2) Recipe #2 Lynne's Pepper Pot Soup
1 lb. Ham hock
1 lb. Pumpkin or yellow squash (peel and chop)
1 lb. Calaloo (blended)
6-8 okras
1 large carrot (diced)
1 large cho-cho (choyote) chopped
1 teaspoon garlic
1 teaspoon thyme
1 scotch bonnet pepper
1 lb. Flour - kneaded
2 lbs. Yellow yam
2 lbs. Cocoa
1 cup coconut milk
Secret Ingredient: (1 packet Cock Soup mix combined with a teaspoon of jerk sauce.)

(Now, what are calaloo, and cho-cho, and I am very afraid to ask what Cock Soup is? If it's chicken, just say Chicken Soup and Jerk Sauce. If Cock Soup is not Chicken soup...what is it? And, why does Cock need to combine with Jerk to create the third entity, the secret ingredient? Okay, that was too much fun :))
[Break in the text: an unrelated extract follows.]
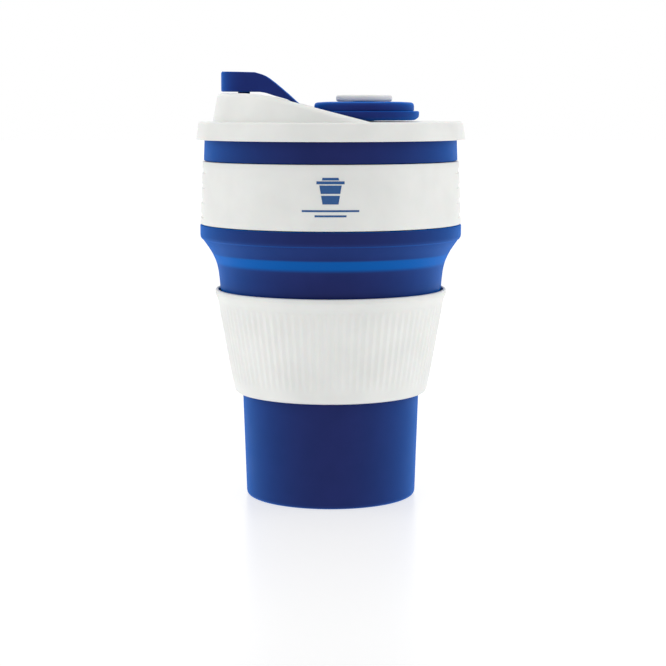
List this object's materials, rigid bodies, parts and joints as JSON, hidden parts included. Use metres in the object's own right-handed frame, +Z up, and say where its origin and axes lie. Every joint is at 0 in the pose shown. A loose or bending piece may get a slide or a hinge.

3)Philadelphia Pepper Pot Soup Recipe

Ingredients
1-1/2 pounds honeycomb tripe
Sprinkles of salt for rubbing
Water
1 tablespoon salt
3 tablespoons butter
1 cup chopped onions
1 whole onion, studded with 3 cloves
1/2 cup thinly sliced celery
1/2 cup peeled, quartered and thinly sliced carrots
1 leek (about 1 cup), washed, sliced, including tender green part
1/2 cup diced green pepper
4 cups chicken stock
1 cup water
1 small meaty veal knuckle
1 garlic clove, diced
2 to 3 teaspoons dried hot red chilies, crushed, or chili powder to taste
1 bay leaf, crushed
1 teaspoon dried marjoram
1 teaspoon basil
1/2 teaspoon thyme
2 teaspoons salt, or to taste
1/2 teaspoon freshly ground black pepper
1 tablespoon cornstarch
3 tablespoons water
1/2 cup chopped parsley
2 cups 1/2-inch-diced potatoes
1 cup evaporated milk or heavy cream
1/3 cup butter for swirling into soup when served
1/2 cup snipped parsley for garnish

(Honeycomb Tripe, and a meaty veal knuckle. I don't really have those things in my freezer.)

I don't think that I will be making any Pepper Pot Soup for today. I have leftover Stroganoff... I'll just sprinkle some extra pepper on it and call it good.

As for St. Thomas a' Becket's Day, I don't have much to say... except he is part of the traditional celebration of the Twelve Days of Christmas. The three websites I visited basically stated that EVERYONE knows what St. Thomas a' Becket did, so there was no reason to discuss it. Unfortunately, I don't know. I have a suspicion that he is an author. And probably also a martyr.

It's another National Chocolate Day today. So, if you missed it yesterday, or were ornery about it yesterday, like me, you will get a second chance to celebrate in full force. Here is a site where you can download M&M screensavers... so you will be surrounded in chocolate whenever you pause during the day. Just do it. You know you want to.

4 comments:

edgy killer bunny said...

December 29, 1170 -- Archbishop of Canterbury Thomas Becket was slain in his own cathedral on orders from Henry II of England due to a conflict over the rights and privileges of the Church. It is because of Becket that we have The Canterbury Tales. And you call yourself an English major. Mercy. ;)

For more information, I recommend the Fount of All Knowledge.

Absent-minded Secretary said...

I freely admit that my pre-Shakespeare English literary/historical knowledge is lacking. I'm an Existentialist and a Semiologist. Existentialists and Semiologists only read Canterbury Tales to pass their Early British Lit requirement.

edgy killer bunny said...

That's a shame. Canterbury Tales is a delightful read. And this is coming from a Northern European focused Art History major.

Absent-minded Secretary said...

And you probably read and appreciated it in old English too... I had to read Le Morte Darthur in Middle English and The Tales in Old English in the same semester. I have a natural affiliation for King Arthur and such stories, but there is a limit to the "and so in alle haste they were maryed in a mornynge with grete myrthe and Ioye" that I can take in one semester.

Speaking of King Arthur... Have you seen the previews for the movie Tristan and Isolde. That is my favorite Arthur story. Happy! Happy! Joy! Joy!